HOUSTON – Scientists and researchers will be thinking small, but with grand ideas when they convene at NanoSpace 2000 on Jan. 23.
Earlier concepts of nanotechnology focused on building machines at the molecular or atomic level, but have now branched out into developing applications for medicine and biomedical research.
This year’s conference, held near Johnson Space Center, will focus on this new area along with others, said JSC’s Dr. Kenneth Cox, the conference director.
"We’re trying to cut across some lines here," Cox said. "We want the life science group to work with the engineers."
Sessions during the six-day conference sponsored by NASA include panels on nanoelectronics, energy storage and biosensors.
"I think we’re going to find a lot of commonality in different areas and solutions to problems, said Dr. Carlo Montemagno of Cornell University about the conference.
Montemagno’s research includes developing biomolecular motors that could be powered by sunlight or bacteria for various tasks.
"Uses are as wide as the imagination," he said. "They could be used for sensing or placed in living cells as a pharmacy to deliver medicine when required."
Cox said the space agency hopes to stimulate interest in commercial applications of nanotechnology, but also wants to develop the technology for use in space exploration.
"We might be able to come up with an application that will let us do things cheaper and perhaps better," he said. "To get beyond low Earth orbit this sort of technology is going to have much more importance."
One technology already being discussed is development of a "space elevator" constructed by carbon nanotubes.
Conference attendees will also have a chance to tour Nobel Prize winner Dr.
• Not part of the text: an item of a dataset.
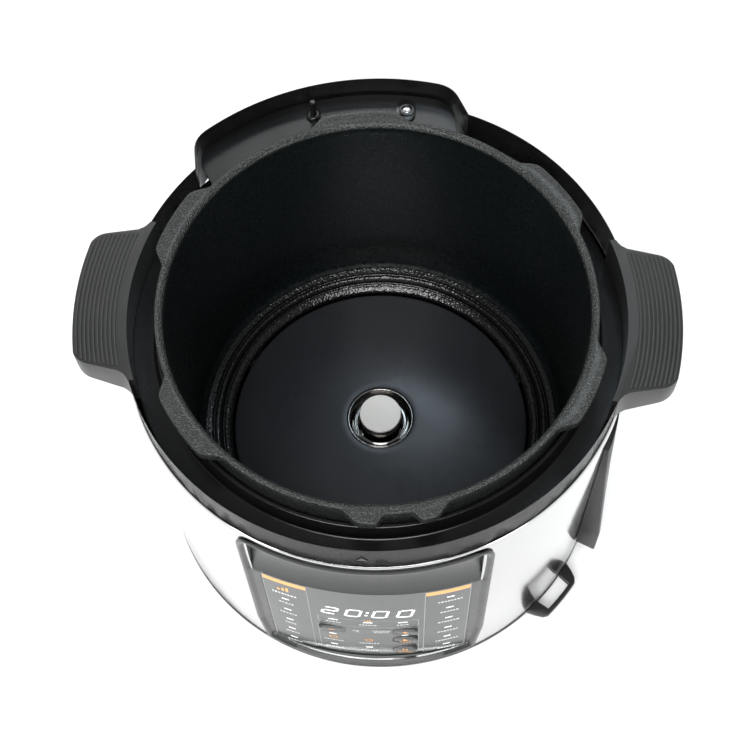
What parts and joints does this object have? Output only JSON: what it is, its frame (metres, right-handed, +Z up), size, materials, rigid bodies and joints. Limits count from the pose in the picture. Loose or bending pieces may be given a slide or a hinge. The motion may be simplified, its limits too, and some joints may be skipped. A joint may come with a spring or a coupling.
{
  "type": "electric pressure multi-cooker base",
  "caption": "Round electric multi-cooker base for pressure cooking, with an open heated well, side handles, a rear condensate tray and a curved control panel; no lid or inner pot.",
  "frame": {"origin": "on the table, under the axis of the cooking well", "axes": "+Z up, -Y towards the control panel, +X to the right of someone facing the panel"},
  "size_m": [0.3344, 0.2999, 0.2311],
  "materials": {
    "black_plastic": "satin, lightly textured moulding",
    "steel": "polished with a fine brush",
    "rubber": "matte",
    "pot_enamel": "dark hammered enamel",
    "plate": "dark satin coat on cast aluminium",
    "aluminium": "satin",
    "element": "heat-darkened sheath",
    "spring_steel": "bright",
    "zinc_sheet": "zinc-plated sheet",
    "panel_gloss": "glossy dark grey",
    "overlay": "glossy grey film",
    "key": "dark satin key",
    "board": "green laminate",
    "component": "dark moulded parts",
    "display": "dark display window",
    "contact": "bright"
  },
  "bodies": {
    "housing": {"base_pan": "black_plastic", "buzzer": "component", "capacitor": "component", "collar": "black_plastic", "control_board": "board", "cord_loop": "black_plastic", "display_module": "display", "foot_1": "rubber", "foot_2": "rubber", "foot_3": "rubber", "foot_4": "rubber", "handle_left": "black_plastic", "handle_right": "black_plastic", "heating_element": "element", "heating_plate": "plate", "inlet_contact_1": "contact", "inlet_contact_2": "contact", "inlet_contact_3": "contact", "inlet_hood": "black_plastic", "inlet_socket": "black_plastic", "lid_pin_bush": "black_plastic", "lid_pin_spring": "spring_steel", "lid_switch": "component", "outer_shell": "steel", "panel_bezel": "panel_gloss", "panel_overlay": "overlay", "plate_spacer_1": "zinc_sheet", "plate_spacer_2": "zinc_sheet", "plate_spacer_3": "zinc_sheet", "pot_housing": "pot_enamel", "pot_leg_1": "zinc_sheet", "pot_leg_2": "zinc_sheet", "pot_leg_3": "zinc_sheet", "pot_stud_1": "zinc_sheet", "pot_stud_2": "zinc_sheet", "pot_stud_3": "zinc_sheet", "power_board": "board", "pressure_switch": "component", "relay": "component", "sensor_guide": "steel", "sensor_spring": "spring_steel", "spring_plate": "spring_steel", "thermal_cutout": "component", "transformer": "component", "tray_cover": "black_plastic", "tray_screw": "spring_steel"},
    "sensor": {"sensor_cap": "aluminium", "sensor_clip": "spring_steel"},
    "lid_pin": {"lid_pin": "black_plastic"},
    "key_minus": {"key_minus": "key"},
    "key_plus": {"key_plus": "key"},
    "key_start": {"key_start": "key"},
    "key_stop": {"key_stop": "key"}
  },
  "joints": [
    {"name": "sensor_press", "type": "slide", "parent": "housing", "child": "sensor", "axis": [0, 0, -1], "range_m": [0, 0.007], "stiffness_N_per_m": 400, "deforming": ["sensor_spring"]},
    {"name": "lid_pin_press", "type": "slide", "parent": "housing", "child": "lid_pin", "axis": [0, 0, -1], "range_m": [0, 0.004], "stiffness_N_per_m": 200, "deforming": ["lid_pin_spring"]},
    {"name": "key_minus_press", "type": "slide", "parent": "housing", "child": "key_minus", "axis": [0, 1, 0], "range_m": [0, 0.0006], "stiffness_N_per_m": 1500},
    {"name": "key_plus_press", "type": "slide", "parent": "housing", "child": "key_plus", "axis": [0, 1, 0], "range_m": [0, 0.0006], "stiffness_N_per_m": 1500},
    {"name": "key_start_press", "type": "slide", "parent": "housing", "child": "key_start", "axis": [0, 1, 0], "range_m": [0, 0.0006], "stiffness_N_per_m": 1500},
    {"name": "key_stop_press", "type": "slide", "parent": "housing", "child": "key_stop", "axis": [0, 1, 0], "range_m": [0, 0.0006], "stiffness_N_per_m": 1500}
  ]
}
Richard Smalley’s lab at Rice University where carbon nanotube research is conducted.
Though nanotechnology is still the domain of the laboratory, Montemagno said he thinks government funding will pay off eventually. The Defense Department, the National Science Foundation and NASA have been funding research efforts.
"This is the result of the foresight of a lot of program managers who took the risk to invest in this," he said. "They’re the champions of the future, without them this conference wouldn’t exist."